We became naturalised.
The analysis has made it clear that we estimated the way the client wanted us to estimate. We very clearly acclimatised to their working patterns. We would often be some of the first in the office, and nearly always the last to leave, but providing estimates which meant the user could begin reviewing the code close to home time or first thing (when they would often be fielding their real work) made no sense to them. Providing estimates which suited the users was a natural behaviour, when working so closely with them.
It is different at the coal-face.
Estimating at the coal-face, with all the political pressures that brings is very different from reviewing those same estimates years later. We were very lucky (in the most part) with the companies and individuals we provided solutions to. There are some clients who will demand the tightest of margins and then complain bitterly when something slips, despite being warned that there was a high probability that could happen. We learnt over time that it was better to decline work in certain instances rather than engage in projects that were destined to disappoint (both parties). Improving estimates can however be very difficult, even with empirical evidence if the client simply refuses to listen and insists on an unrealistic schedule. If you refuse the work, some other company will inevitably pick it up. It can be problematic explaining to the entity commissioning the work that their expectations are unlikely to be met.

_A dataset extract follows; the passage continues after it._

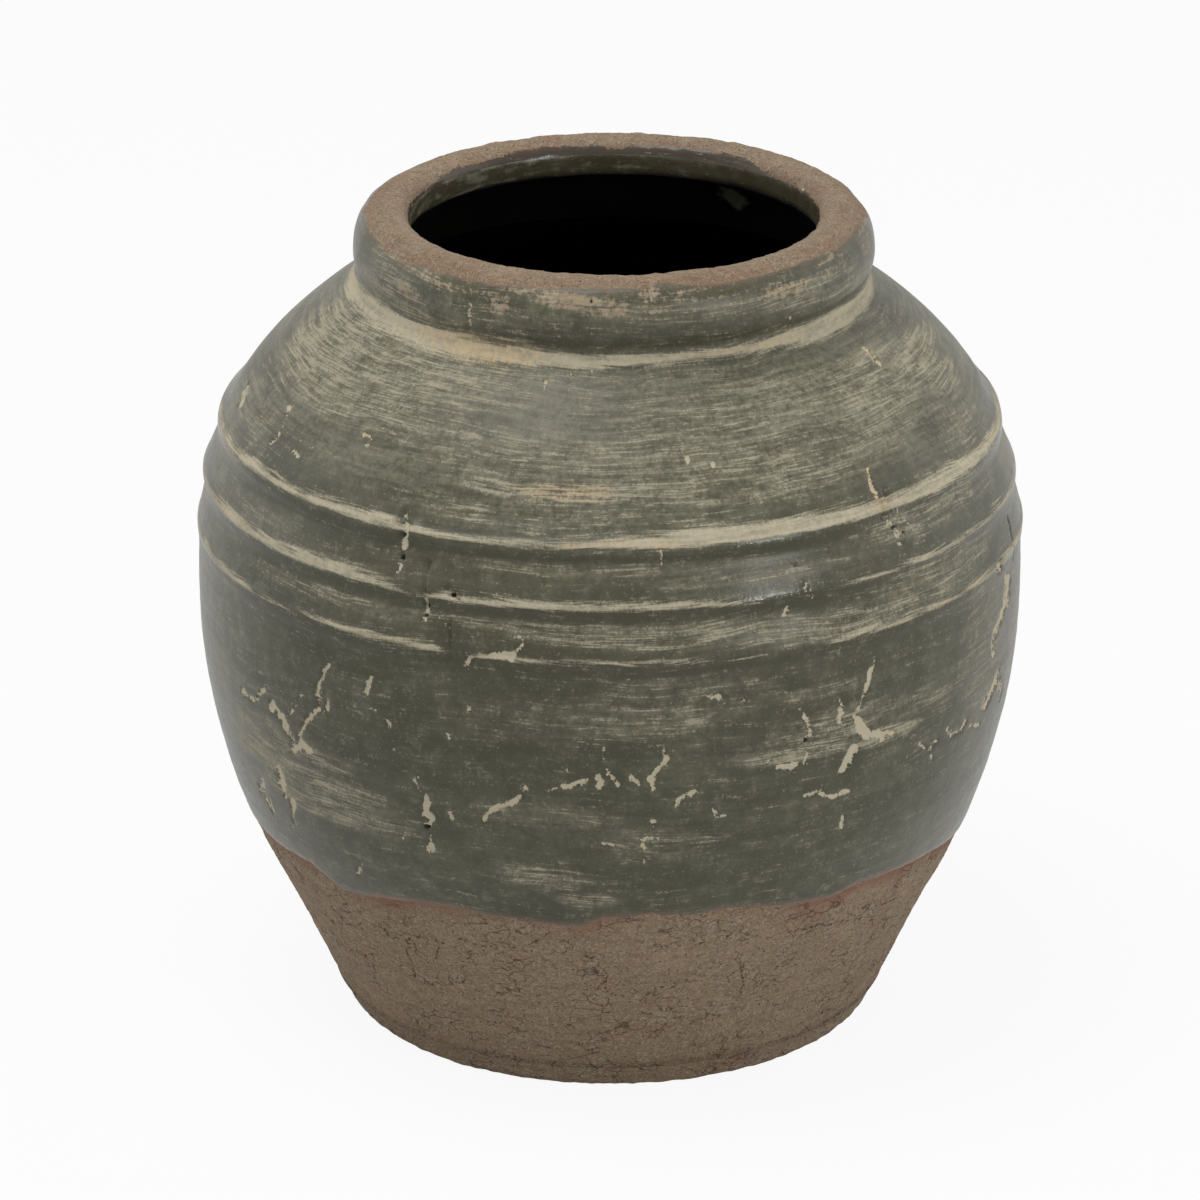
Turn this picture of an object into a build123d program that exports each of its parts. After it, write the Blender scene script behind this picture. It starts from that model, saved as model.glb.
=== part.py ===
"""Stoneware storage jar with a rolled rim, three raised bands and a worn grey-green glaze.

The jar is made in the order in which a potter builds one: a base disc, wall sections luted
together with bevelled joints, a neck collar, a rolled rim, bands of clay coil pressed on
round the shoulder, then the glaze coats and the pale slip that lies over them. Lengths are
millimetres, +Z is up, and the origin is the middle of the foot's underside.
"""
import os
from math import cos, hypot, radians, sin

from build123d import *

# Clay wall, measured on its outer face
foot_radius = 131.8
foot_edge_round = 4.6
widest_radius = 199.2
widest_height = 214.0
neck_radius = 118.4
shoulder_rise = 58.5
wall_thickness = 9.0
floor_thickness = 13.0
disc_radius = 119.5

# Rim and throat
rim_radius = 123.7
rim_height = 36.5
throat_radius = 97.5
throat_edge_drop = 6.2
throat_land_length = 10.8
collar_thickness = 11.0
rim_lap = 4.3

# Bands, each measured from its lower edge on the wall to its upper edge
first_band_rise = 26.5
lower_band_width = 23.5
lower_band_depth = 1.8
lower_groove_width = 2.5
middle_band_width = 22.5
middle_band_depth = 2.4
upper_groove_width = 3.5
upper_band_width = 16.0
upper_band_depth = 3.4
band_groove_depth = 1.0
band_key_depth = 2.6

# Joints between clay sections, bevelled so that the inner face's end stands higher by the lap
mid_belly_height = 186.0
joint_lap = 5.0

# Coats
glaze_line_height = 118.0
glaze_thickness = 0.8
inner_glaze_thickness = 0.6
rim_bare_drop = 6.0
slip_thickness = 0.45
slip_line_width = 4.2
slip_line_rise = 1.0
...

Most companies fail; Software in Partnership was a success. A basic tenet of engineering is: don’t fix something that is not broken.
The patterns found in the data may suggest tweaks to existing practice, and if existing patterns changes, it may indicate that something about existing practice has changed (which may an improvement, a regression, or neutral).
The primary actionable item for other companies, is to collect data about what they spend their time doing. Companies want to control the processes they use, which is only possible when they understand what is going on. Patterns of behavior discovered by the analysis of historical data can help refine existing insights or suggest new ones.